Fear not! The two multiplications are only because on x86 and many other processors 32-bit multiplication returns a 64-bit result. If you want all 64 bits of the results to be what you expect you need to choose the instruction that interprets the operands' highest bit correctly. But if on the other hand you only care for the lowest 32 bits of the result (that is you only want a result modulo 2^32) then it does no matter that you use unsigned multiplication. Think of it as (x + k1 * 2^32) * (y + k2 * 2^32) for unknown k1 and k2.
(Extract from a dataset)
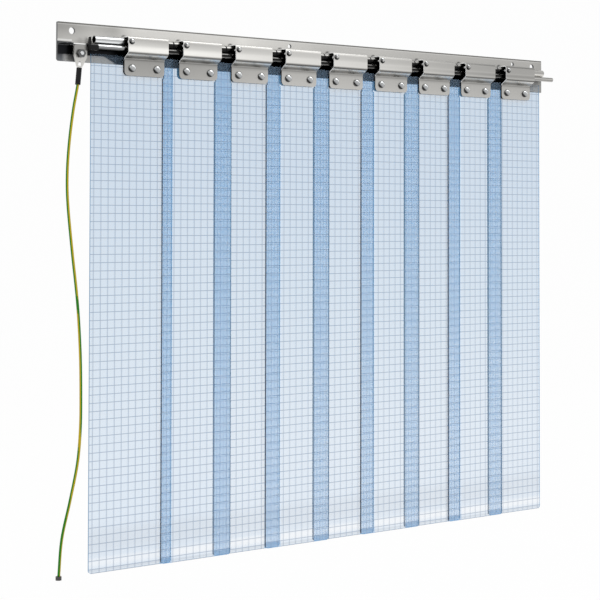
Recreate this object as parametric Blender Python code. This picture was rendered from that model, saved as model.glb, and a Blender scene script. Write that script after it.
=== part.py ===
"""A strip curtain for a doorway: a stainless rail with a round hanging tube, nine swinging
strip hangers, a rod that locks them against lifting, and an earth lead.

X runs along the rail, Y into the wall and Z up. The origin is the middle of the face that
lies on the wall. Lengths are in metres. The pieces that swing are placed from the centre line
of the tube, which is their hinge line.
"""

import math

import bmesh
import bpy
from mathutils import Vector

# The gap between two pieces that touch, and how far a cutter runs past what it cuts.
seat_gap = 0.0003
overrun = 0.002

# Strips.
strip_count = 9
strip_width = 0.098
strip_overlap = 0.023
strip_thickness = 0.002
strip_length = 0.5943
strip_corner_radius = 0.0035
first_strip_outer_reach = 0.0688
first_strip_inner_reach = 0.0412
relief_drop = 0.001

# Rail plate, which runs past the first and the last strip. Its holes are measured from its edges.
left_end_margin = 0.0396
right_end_margin = 0.0119
rail_height = 0.045
rail_thickness = 0.003
rail_corner_radius = 0.001
rail_low_corner_radius = 0.003
end_hole_radius = 0.004
end_hole_inset = 0.0187
end_hole_drop = 0.0095
small_hole_radius = 0.0027
small_hole_drop = 0.0075
small_hole_length_shares = (-0.075, 0.427)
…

And this is our case. Thus in interp.c the implementation for bytecode instruction MULINT could be changed from:

Instruct(MULINT): 
  accu = Val_long(Long_val(accu) * Long_val(*sp++)); Next; 

to:

Instruct(MULINT): 
  accu = Val_long((intnat)((uintnat)Long_val(accu) * (uintnat)Long_val(*sp++))); Next; 

Conclusion

As pointed out by John Regehr in the comments the two fixes above are appropriate because the OCaml language definition specifies wrap-around behavior for its (signed) arithmetic operations. One should not assume that all the warnings emitted by IOC have a similar cause. Some may be deeper bugs requiring the logic to be fixed instead of conversions to unsigned types that only ensure wrap-around behavior.
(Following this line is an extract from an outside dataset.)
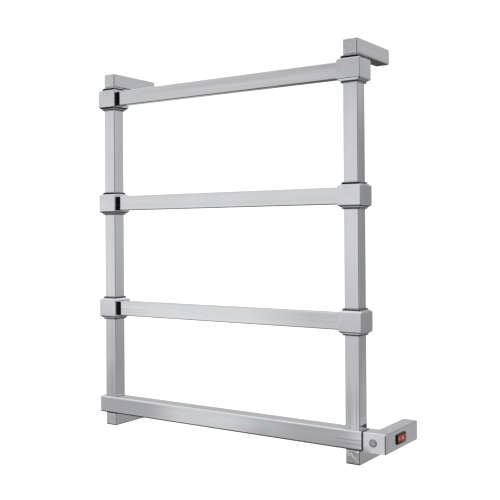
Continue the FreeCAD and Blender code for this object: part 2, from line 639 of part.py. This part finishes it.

Issues of the nature discussed here should be in the bytecode version of the OCaml compiler only. By contrast the native compiler should translate OCaml-level multiplication directly to assembly multiplication bypassing the portable^Wwoefully underspecified assembly that is the C language.

Even programs generated by the native compiler interface with bits of OCaml runtime written in C but this runtime is small.

So actually there is not much cause for worry. If you are using a C compiler or a static analysis platform that involve OCaml code on a modern computer they are probably already compiled with the native OCaml compiler.

Pascal Cuoq
26th Feb 2013